The decision has shocked colleagues of Professor Blaxland, a former intelligence officer with the Australian Defence Force who co-authored The Official History of ASIO.

In a press release in July last year, the ASD said the selection of Professor Blaxland came "after a rigorous tender process" and praised him as "one of Australia’s most experienced and respected military historians".

ASD director-general Rachel Noble, who took over in February this year, made the decision to cancel the contract, sources familiar with the decision confirmed.

Senior security sources said the ASD will still ago ahead with an official history, but it now wanted to have more control over the project.

Senator Patrick said the project would lack credibility if it was produced from within the organisation.

"An attempt to write a history from within will reasonably be met with significant concerns about bias and incompleteness.

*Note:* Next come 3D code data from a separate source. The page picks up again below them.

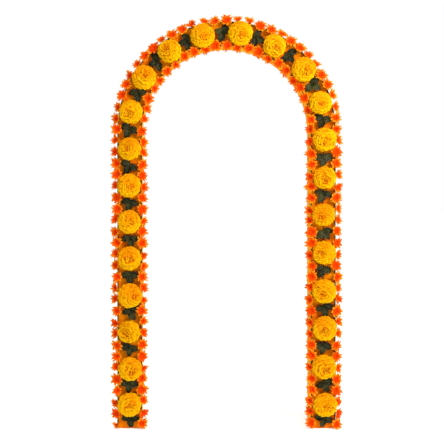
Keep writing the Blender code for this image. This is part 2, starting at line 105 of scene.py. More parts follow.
@dataclass(frozen=True)
class ArchLayout:
    """Sizes of the boxed arch and the places along it."""

    width: float = 1.120
    strip: float = 0.127
    depth: float = 0.100
    spring: float = 1.527
    board: float = 0.006
    side: float = 0.004
    seat_gap: float = 0.0003
    head_count: int = 24
    head_height: float = 0.070
    first_head: float = 0.131
    last_head: float = 0.126
    head_creep: float = 0.030

    @property
    def outer_radius(self) -> float:
        """Outer radius of the crown."""
        return self.width / 2

    @property
    def inner_radius(self) -> float:
        """Inner radius of the crown."""
        return self.outer_radius - self.strip

    @property
    def centre_radius(self) -> float:
        """Radius of the line that the heads stand on."""
        return self.outer_radius - self.strip / 2

    @property
    def front(self) -> float:
        """Y of the front face."""
        return (self.head_height - self.depth) / 2

    @property
    def back(self) -> float:
        """Y of the back face."""
        return self.front + self.depth

    def length(self, radius: float) -> float:
        """Length of the whole run at a radius, from foot to foot."""
        return 2 * self.spring + math.pi * radius

    def frame_at(self, radius: float, distance: float) -> tuple[Vector, Vector, Vector]:
        """Place on a run of the arch.

        Args:
            radius: Radius of the run's crown.
            distance: Distance along the run from the left foot.

        Returns:
            Position, direction of travel and direction away from the doorway.
        """
        arc = math.pi * radius
        if distance < self.spring:
            return Vector((-radius, 0, distance)), Vector((0, 0, 1)), Vector((-1, 0, 0))
        if distance > self.spring + arc:
            height = 2 * self.spring + arc - distance
            return Vector((radius, 0, height)), Vector((0, 0, -1)), Vector((1, 0, 0))
        angle = (distance - self.spring) / radius
        away = Vector((-math.cos(angle), 0, math.sin(angle)))
        along = Vector((math.sin(angle), 0, math.cos(angle)))
        return Vector((0, 0, self.spring)) + away * radius, along, away

    def head_distance(self, index: int) -> float:
        """Distance along the centreline to a head.

        Args:
            index: Number of the head, from 0 at the left foot.

        Returns:
            The distance; the spacing widens towards the right foot.
        """
        last = self.head_count - 1
        whole = self.length(self.centre_radius)
        pitch = (whole - self.first_head - self.last_head) / last
        creep = 4 * self.head_creep * index * (last - index) / last**2
        return self.first_head + pitch * index - creep

    def on_board(self, distance: float, sideways: float) -> Matrix:
        """Matrix that stands local +Z out of the front board, with local +Y along the arch.

        Args:
            distance: Distance along the centreline.
            sideways: Shift away from the doorway.

        Returns:
            The placing matrix.
        """
        place, along, away = self.frame_at(self.centre_radius, distance)
        spot = place + away * sideways + Vector((0, self.front - self.seat_gap, 0))
        turn = Matrix((along.cross(FORWARD), along, FORWARD)).transposed().to_4x4()
        return Matrix.Translation(spot) @ turn


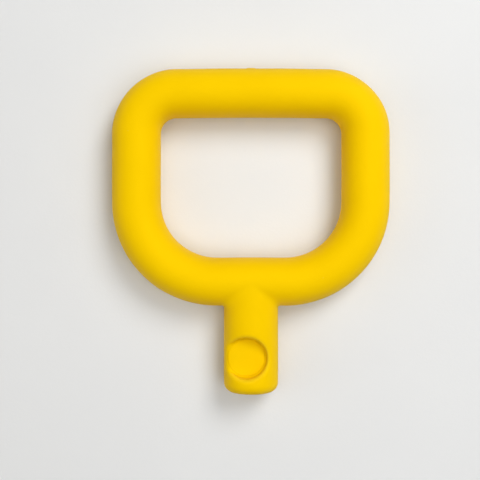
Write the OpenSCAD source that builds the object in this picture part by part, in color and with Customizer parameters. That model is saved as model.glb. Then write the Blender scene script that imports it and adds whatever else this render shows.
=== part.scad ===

The words 'secret agency' and 'autobiography' should never be used in the same sentence, ever."

Under the contract, Professor Blaxland and emeritus professor David Horner were to write an exhaustive two-volume history of the agency from its establishment in the late 1940s, but it would not chronicle the last 20 years.

Professor Blaxland, who stepped down as the head of the ANU's Strategic and Defence Studies Centre to undertake the project, was about halfway through the first volume when he was told by the ASD in recent weeks the contract would be cancelled.

An ANU spokesman said the university "enjoys a productive and strong relationship with ASD and looks forward to continuing to work with the agency on this matter".

"Details of contracts are commercial in confidence and as such are not discussed publicly," the ANU spokesman said.